Con este texto se inicia una parte importante del evangelio de Marcos, la sección del camino que concluye con la entrada de Jesús en Jerusalén (11,8). En ella se relata su marcha hacia la pasión. Los apóstoles ocupan un lugar central porque Jesús se dedica a ellos de modo especial para que entiendan el significado de la cruz. Quiere hacerlos capaces de comprender que el Mesías debe realizar su misión salvadora por medio de un amor entregado hasta la cruz. Y deben comprender asimismo que ser discípulos suyos implica seguirlo en una existencia caracterizada por la entrega de uno mismo.

En este contexto, tiene con ellos un momento de intimidad. Y les pregunta: ¿Quién dice la gente que soy yo? Ellos responden mencionando las distintas opiniones que la gente tiene de Él: que es Juan Bautista vuelto a la vida, que es Elías venido a preparar la llegada del Mesías, o que es simplemente un profeta, sin mayor concreción.

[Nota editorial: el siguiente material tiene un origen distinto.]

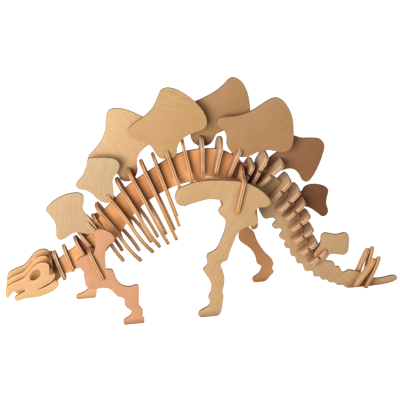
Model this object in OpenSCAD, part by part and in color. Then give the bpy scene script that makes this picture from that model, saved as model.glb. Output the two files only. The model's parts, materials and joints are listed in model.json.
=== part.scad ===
/* [Sheet] */
// Thickness of the plywood sheet every piece is cut from
ply = 3; // [2.8:0.05:3.05]
// Width of the slots that lock two fixed pieces together
slot = 3.2; // [3.2:0.05:3.4]
// Width of the slots of the back plates, which lift off
loose_slot = 3.4; // [3.4:0.05:3.6]

/* [Sideways spacing] */
// Distance from the middle sheet to the middle of each leg
leg_y = 35; // [34:0.25:37]
// Distance from the middle sheet to the middle of each skull side
skull_y = 16.5; // [15.5:0.25:17.5]
// Distance from the middle sheet to the middle of each back plate
plate_y = 7.5; // [7:0.25:8]
// How far the leg bars stick out past the legs
bar_end = 6; // [4:0.5:10]

/* [Smoothness] */
// Straight steps in each stretch of a curved outline
steps = 4; // [3:1:6]

/* [Hidden] */
$fn = 32;
gap = 0.05;
far = 60;

// ---- curves: a smooth closed line through the points; a third value of 1 keeps a corner sharp ----
function unit(v) = v / max(norm(v), 0.001);
function at(p) = [p[0], p[1]];
function way(P, i) = let (n = len(P)) P[i][2] == 1 ? [0, 0]
  : unit(unit(at(P[i]) - at(P[(i + n - 1) % n])) + unit(at(P[(i + 1) % n]) - at(P[i])));
function curve(P) = let (n = len(P)) [for (i = [0 : n - 1]) let (
    a = at(P[i]), b = at(P[(i + 1) % n]), s = norm(b - a),
    u = way(P, i) * s, v = way(P, (i + 1) % n) * s,
    flat = P[i][2] == 1 && P[(i + 1) % n][2] == 1)
  for (k = [0 : flat ? 0 : steps - 1]) let (t = k / steps)
    (2*t*t*t - 3*t*t + 1)*a + (t*t*t - 2*t*t + t)*u + (3*t*t - 2*t*t*t)*b + (t*t*t - t*t)*v];
// the same half outline on both sides, from the bottom to the top
function both(H) = concat(H, [for (i = [len(H) - 1 : -1 : 0]) if (H[i][0] > 0.01)
  [-H[i][0], H[i][1], H[i][2]]]);

// ---- sheets ----
// a sheet that stands along the body, its middle at y
module lengthwise(y) {
  translate([0, y, 0]) rotate([90, 0, 0]) linear_extrude(ply, center = true) children();
}
// a sheet that stands across the body; c = [x, z of its top, lean of its up line from +X, length]
module crosswise(c) {
  translate([c[0], 0, c[1]]) rotate([0, 90 - c[2], 0]) translate([0, 0, -c[3]]) rotate([90, 0, 90])
    linear_extrude(ply, center = true) children();
}
// the slot a crosswise sheet needs in a lengthwise one, from depth a to depth b below its top
module cut(c, a, b, w = slot) {
  translate([c[0], c[1]]) rotate(c[2] - 90) translate([-w / 2, -b]) square([w, b - a]);
}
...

A continuación, Jesús les pregunta a ellos mismos: Y ustedes, ¿quién dicen que soy yo? Quiere que se hagan conscientes de su fe, que vean cuánto confían en él, porque les espera una prueba terrible. Entonces Pedro, tomando la palabra en nombre del grupo, le contesta: Tú eres el Mesías (el Cristo).

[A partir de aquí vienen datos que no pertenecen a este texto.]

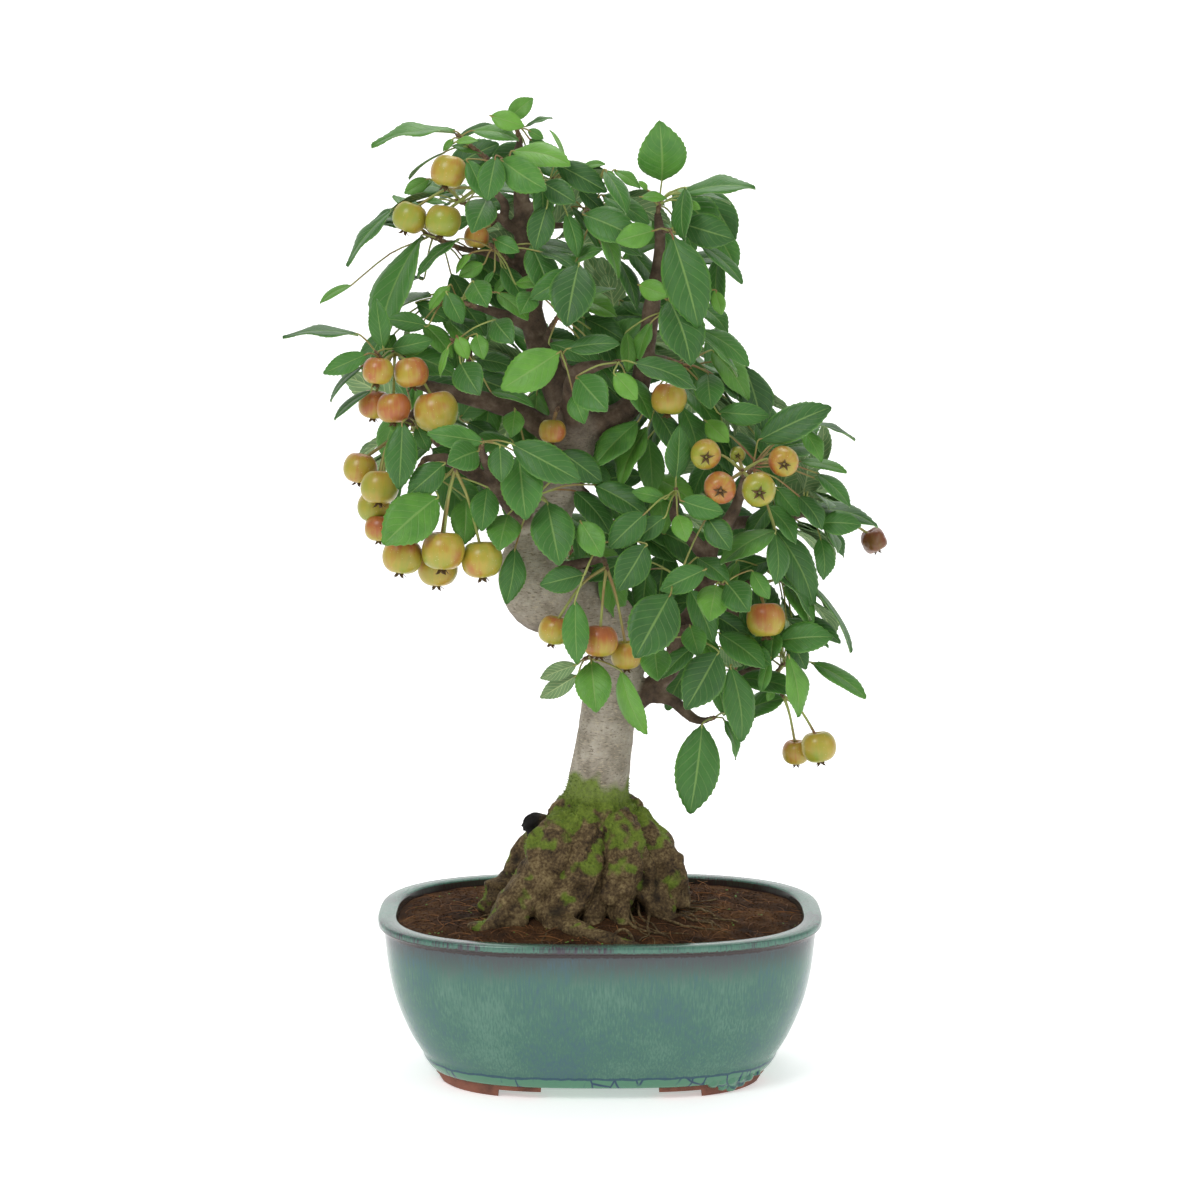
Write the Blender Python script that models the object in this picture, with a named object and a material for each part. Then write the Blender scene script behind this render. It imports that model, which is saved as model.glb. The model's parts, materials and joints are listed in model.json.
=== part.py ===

Si uno lee el relato haciéndose presente en él (y ésta es la mejor manera de leer la Palabra de Dios), podrá admitir que Jesús me dirige también esa pregunta: “¿Quién soy yo para ti?”. No sólo qué sabes de mí, ni qué haces por mí, sino quién soy yo para ti. Y esto es fundamental porque seguir a Cristo no es asimilar una ideología, ni simplemente saber una doctrina o cumplir una moral, sino tener con Él una relación personal.

Por la  fe uno se relaciona con alguien que le sale al encuentro y le muestra lo que ha hecho y sigue dispuesto a hacer por él. Uno descubre que, con Jesús, el amor salvador de Dios ha comenzado ya a triunfar sobre la injusticia y maldad del mundo, y que para que este amor se extienda y abrace a toda la humanidad, Él cuenta con nuestra colaboración.

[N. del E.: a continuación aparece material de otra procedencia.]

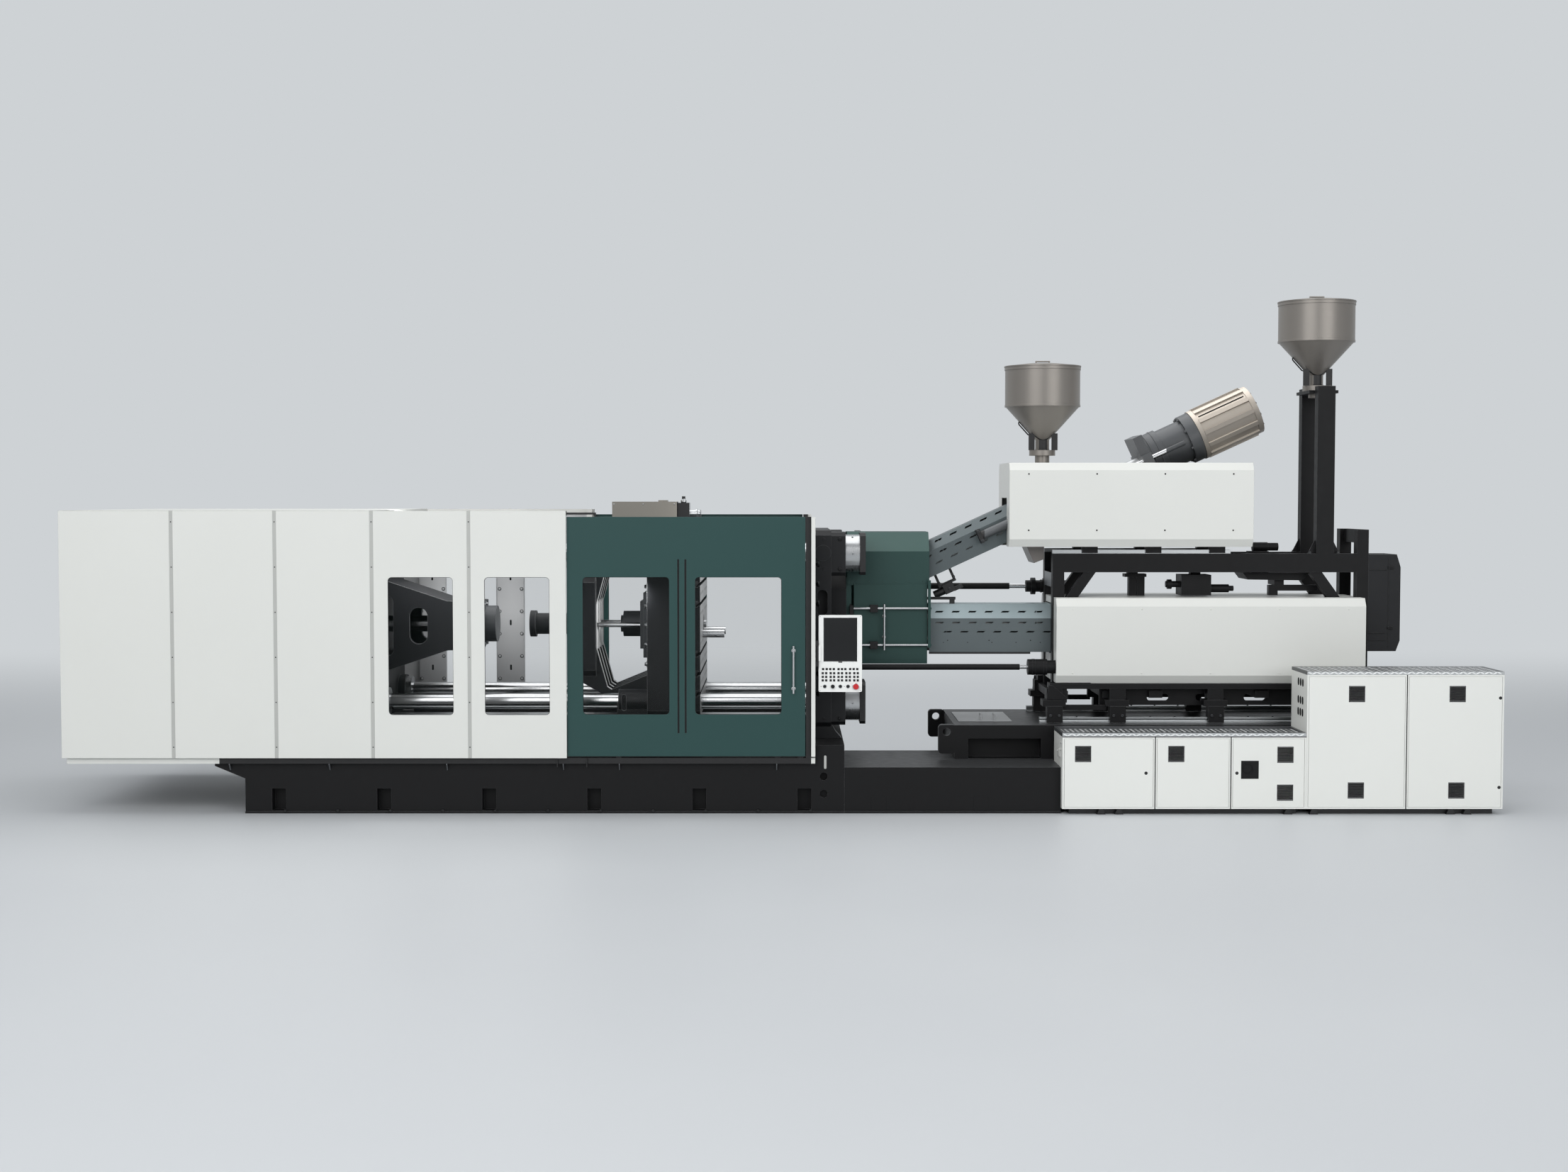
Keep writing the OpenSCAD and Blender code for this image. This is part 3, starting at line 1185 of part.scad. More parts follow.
module ejector_cylinder() {
    color("#3a3d40") difference() {
        union() {
            bx(mid_x - 30, mid_x - gap, -260, 260, axis_z - 352, axis_z + 352);
            bx(mid_x - 62, mid_x - 30 + eps, -230, 230, axis_z - 268, axis_z + 268);
            bx(mid_x - 90, mid_x - 62 + eps, -200, 200, axis_z - 196, axis_z + 196);
            rod_x(mid_x - 240, mid_x - 89, 0, axis_z, 107);
            rod_x(mid_x - 262, mid_x - 239, 0, axis_z, 70);
        }
        rod_x(mid_x - 225, mid_x + 1, 0, axis_z, piston_r + run);
    }
    color("#c8cbcc") both() rod_x(back_x1 - rib_d + gap, mid_x - 80, -165, axis_z, 20);
}

// Ejector plate, its piston rod and the rods through the mould wall
module ejector_rods() {
    x_plate = mid_x + 20;
    color("#c8cbcc") {
        rod_x(mid_x - 215, x_plate + 1, 0, axis_z, piston_r);
        bx(x_plate, x_plate + 36, -235, 235, axis_z - 140, axis_z + 110);
        rod_x(x_plate + 35, mp_x1 + 20, 0, axis_z, eject_r);
        both() rod_x(x_plate + 35, mp_x1 + 178, -eject_y, axis_z + eject_z, eject_r);
    }
}

module clamp_ram() {
    color("#c8cbcc") {
        rod_x(rear_x0 - 500, nose_x - 405, 0, axis_z, ram_rod_r);
        rod_x(rear_x0 - 500, rear_x0 - 380, 0, axis_z, clamp_cyl_d / 2 - 90 - gap);
    }
    color("#4a4d50") {
        cone_x(nose_x - 406, nose_x - 276, 0, axis_z, ram_rod_r, ram_head_d / 2);
        rod_x(nose_x - 277, ram_face_x, 0, axis_z, ram_head_d / 2);
    }
}

// Operator panel on its swivel arm
key_w = 17;
key_zs = [1138, 1106, 1077, 1050];
top_keys = [35, 63, 90, 118, 155, 182, 208, 246, 273, 301];
group_keys = [32, 59, 94, 121, 155, 182, 216, 243, 278, 305];
hmi_x0 = platen_x + 26;
hmi_w = 338;
hmi_z0 = 959;
hmi_h = 600;
hmi_y0 = -half_w + 26;
hmi_t = 84;
module hmi_housing() {
    color("#e4e4e0") difference() {
        union() {
            plate_xz(hmi_y0, hmi_y0 + 20) round_rect(hmi_x0, hmi_x0 + hmi_w, hmi_z0, hmi_z0 + hmi_h, 12);
            plate_xz(hmi_y0 + 19, hmi_y0 + hmi_t) round_rect(hmi_x0 + 46, hmi_x0 + hmi_w - 12, hmi_z0 + 12,
                hmi_z0 + hmi_h - 12, 10);
            bx(hinge_x, hmi_x0 + 16, hinge_y - hinge_r, hmi_y0 + 10, axis_z - 219, axis_z - 101);
            rod_z(hinge_x, hinge_y, axis_z - 259, axis_z - 61, hinge_r);
        }
        bx(hmi_x0 + 37, hmi_x0 + 301, hmi_y0 - 1, hmi_y0 + 6, 1196, 1540);
        for (x = [50, 171, 231]) rod_y(hmi_x0 + x - 2, hmi_y0 - 1, hmi_y0 + 16, 1002, 11 + gap);
        rod_y(hmi_x0 + 110, hmi_y0 - 1, hmi_y0 + 16, 1002, 9 + run);
        rod_y(hmi_x0 + 290, hmi_y0 - 1, hmi_y0 + 18, 1002, 12 + gap);
    }
    color("#202223") for (row = [0:3], x = row == 0 ? top_keys : group_keys)
        bx(hmi_x0 + x - key_w / 2, hmi_x0 + x + key_w / 2, hmi_y0 - 2, hmi_y0 + eps,
            key_zs[row] - key_w / 2, key_zs[row] + key_w / 2);
}

module hmi_screen() {
    color("#1c1e20") bx(hmi_x0 + 37 + gap, hmi_x0 + 301 - gap, hmi_y0 + 0.5, hmi_y0 + 6 - gap, 1196 + gap, 1540 - gap);
}

module e_stop() {
    color("#c81e26") {
        rod_y(hmi_x0 + 290, hmi_y0 - 10, hmi_y0 + 10, 1002, 12);
        rod_y(hmi_x0 + 290, hmi_y0 - 22, hmi_y0 - 8, 1002, 22);
    }
}

module push_button(x) {
    color("#202223") rod_y(hmi_x0 + x - 2, hmi_y0 - 6, hmi_y0 + 10, 1002, 11);
}
module button_left() { push_button(50); }
module button_middle() { push_button(171); }
module button_right() { push_button(231); }

module selector_knob() {
    color("#202223") {
        rod_y(hmi_x0 + 110, hmi_y0 - 8, hmi_y0 + 15, 1002, 9);
        rod_y(hmi_x0 + 110, hmi_y0 - 12, hmi_y0 - 4, 1002, 15);
        bx(hmi_x0 + 107, hmi_x0 + 113, hmi_y0 - 20, hmi_y0 - 11, 989, 1015);
    }
}

module low_door_left() {
    color("#e0e1dc") cab_door(low_doors[0], low_h - 32, [[0.222, 476]], [0.902, 326]);
}
module low_door_middle() {
    color("#e0e1dc") cab_door(low_doors[1], low_h - 32, [[0.277, 476]], [0.904, 326]);
}
module low_door_right() {
    color("#e0e1dc") difference() {
        cab_door(low_doors[2], low_h - 32, [[0.721, 470], [0.721, 173]], [0.08, 250]);
        bx(3576, 3714, -half_w - 1, -half_w + 10, 281, 423);
    }
}
module tall_door_left() {
    color("#e0e1dc") cab_door(tall_doors[0], tall_h - 26,
        [[0.498, 945], [0.498, 190]], [0.957, 560]);
}
module tall_door_right() {
    color("#e0e1dc") cab_door(tall_doors[1], tall_h - 26,
        [[0.52, 945], [0.52, 190]], [0.075, 560]);
}

module hopper_1() { hopper(hopper_1_x, hopper_1_z); }
module hopper_2() { hopper(hopper_2_x, hopper_2_z); }
module hopper_1_lid() { hopper_lid(hopper_1_x, hopper_1_z); }
module hopper_2_lid() { hopper_lid(hopper_2_x, hopper_2_z); }

clamp_base();
injection_base();
fixed_platen();
rear_platen();
clamp_cylinder();
tie_bars();
tie_bar_nuts();
guard_frame();
guard_panels();
guard_panes();
purge_guard();
carriage_rails();
carriage_base();
carriage_hatch();
carriage_cylinders();
low_cabinet();
tall_cabinet();
moving_platen();
platen_valve_unit();
ejector_cylinder();
ejector_rods();
clamp_ram();
front_door();
front_door_panes();
rear_door();
rear_door_panes();
purge_door();
carriage_frame();
mezzanine_frame();
main_cover();
main_barrel();
barrel_cover();
main_drive();
main_screw();
pull_rods();
electric_box();
hopper_2();
hopper_2_lid();
mezzanine_valves();
upper_sled();
upper_cover();
upper_barrel();
upper_barrel_cover();
hopper_1();
hopper_1_lid();
upper_gearbox();
upper_motor();
upper_screw();
hmi_housing();
hmi_screen();
e_stop();
selector_knob();
button_left();
button_middle();
button_right();
low_door_left();
low_door_middle();
low_door_right();
tall_door_left();
tall_door_right();
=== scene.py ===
"""Dresses the injection moulding machine and lights it for its portrait.

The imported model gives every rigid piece. This script gives each of them a finish worked out from shader nodes, and
adds the small pieces that ride on them: screws, bolts, gaskets, folded posts, tread marks, vents and sight bars.
"""

import logging
import math
from dataclasses import dataclass
from enum import Enum
from typing import Sequence

import bpy
import numpy as np
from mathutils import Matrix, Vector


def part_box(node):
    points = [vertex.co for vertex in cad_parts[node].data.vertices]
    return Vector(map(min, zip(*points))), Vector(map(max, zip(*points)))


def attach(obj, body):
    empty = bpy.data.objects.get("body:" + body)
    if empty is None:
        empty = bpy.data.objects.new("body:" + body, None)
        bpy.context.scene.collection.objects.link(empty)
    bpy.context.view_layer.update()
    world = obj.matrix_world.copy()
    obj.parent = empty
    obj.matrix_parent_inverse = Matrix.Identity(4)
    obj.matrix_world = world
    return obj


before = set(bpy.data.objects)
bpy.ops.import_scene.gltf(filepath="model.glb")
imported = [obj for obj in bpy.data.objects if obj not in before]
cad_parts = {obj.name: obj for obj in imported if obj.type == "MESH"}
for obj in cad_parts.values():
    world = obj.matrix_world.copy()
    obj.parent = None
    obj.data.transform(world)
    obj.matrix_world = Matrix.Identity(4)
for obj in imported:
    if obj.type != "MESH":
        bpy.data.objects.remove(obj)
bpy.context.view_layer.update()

log = logging.getLogger("machine")

Pair = tuple[float, float]
Point = tuple[float, float, float]
Rgb = tuple[int, int, int]
Mesh = tuple[np.ndarray, np.ndarray]
Sockets = dict[str, bpy.types.NodeSocket]

NUMBER, VECTOR, COLOUR = "NodeSocketFloat", "NodeSocketVector", "NodeSocketColor"
FAR = 9.0                # beyond the machine on every side
TILT_DEGREES = 24.7      # the inclined unit's slope
SLOPE_X = 0.032          # where the inclined axis meets the level one
AXIS_Z = 1.42            # the level axis's height
SMOOTH_DEGREES = 32.0    # where two faces meet at more, the edge stays sharp
HELPER = (0.0, 0.94, 0.34)         # a direction that no pipe runs along
WORN_AND_LIT_EDGE_COLOUR = (150, 152, 153)      # the metal under worn paint, also the colour of painted highlights on edges


class Skin(Enum):
    """How a surface is made, which picks the node group that draws it."""

    POWDER = "powder_coat"
    CASTING = "painted_casting"
    TURNED = "turned_metal"
    ROLLED = "rolled_sheet"
    MOULDED = "moulded_plastic"
    CLEAR = "clear_pane"


@dataclass(frozen=True)
class Grain:
    """One noise of a skin, and what it moves.

    Attributes:
        scale: How fine it is, as one number or one each along X, Y and Z.
        detail: The noise's detail.
        drift: Its share of the colour's drift.
        rough: How far it moves the roughness.
        height: Its share of the height.
        dust: Whether it counts only on faces that look up.
    """

    scale: float | Point
    detail: float
    drift: float = 0.0
    rough: float = 0.0
    height: float = 0.0
    dust: bool = False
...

Después de ordenar a los discípulos que no hablaran de él porque la gente tenía una idea muy distinta de lo que debía ser el Mesías, Jesús les advirtió claramente que “tenía que sufrir mucho, ser rechazado por los ancianos, por los jefes de los sacerdotes y por los maestros, que lo matarían y a los tres días resucitaría”. Es el primer mensaje que les hace de su pasión.

Y les resultó insoportable.

No podían comprender que Jesús, el Mesías, el sucesor de David que habría de restaurar la monarquía y dar gloria a Israel, acabaría rechazado por las autoridades religiosas que lo matarían y a los tres días resucitaría. Eran incapaces de recordar que así lo había presentado el profeta Isaías en sus cantos sobre el Siervo de Dios.

Jesús había asumido una forma de ser Mesías que no se acreditaba con un triunfo según este mundo sino asumiendo el dolor, la opresión y la culpa de su pueblo, conforme a un designio de Dios su Padre, con el que se identificaba plenamente.

Para que ningunos de sus hijos o hijas se pierda, Dios entrega a su propio Hijo y éste, por su parte, asume como propio ese amor salvador, mostrándose dispuesto a llevarlo hasta donde sea necesario, incluso hasta entrega su propia vida por la salvación de sus hermanos y hermanas. No hay mayor amor que el que da su vida por sus amigos.

Por consiguiente, no es que le agrade a Dios ver sufrir a su Hijo (sería blasfemo pensar una cosa así), sino que el mayor amor llega ineludiblemente hasta la identificación con aquellos a quienes ama, hasta cargar con sus dolores, asumir como propia su culpa y morir para que tengan vida. Este amor de Jesús por nosotros, unido a su inquebrantable esperanza en su Padre, es lo que le hará experimentar el triunfo de su vida sobre la muerte, la gloria de la resurrección.

Pedro no comprende. No puede admitir que su Maestro tenga que padecer. El destino del Mesías es el triunfo, no la humillación del fracaso. Además, Pedro no está dispuesto a verse involucrado en un final como el de su Maestro. Por eso, tomándolo aparte, comenzó a increparlo. Pero Jesús lo reprende severamente a la vista de todos: ¡Apártate de mí, Satanás! Ponte detrás, tentador. Están los pensamientos de Dios y los pensamientos de los hombres; y el discípulo preferido aún no ha dado el paso.

En adelante, el seguimiento de Jesús quedará definido como asumir su estilo de vida con todas sus consecuencias. Así la vida de Jesús se prolongará en la del discípulo.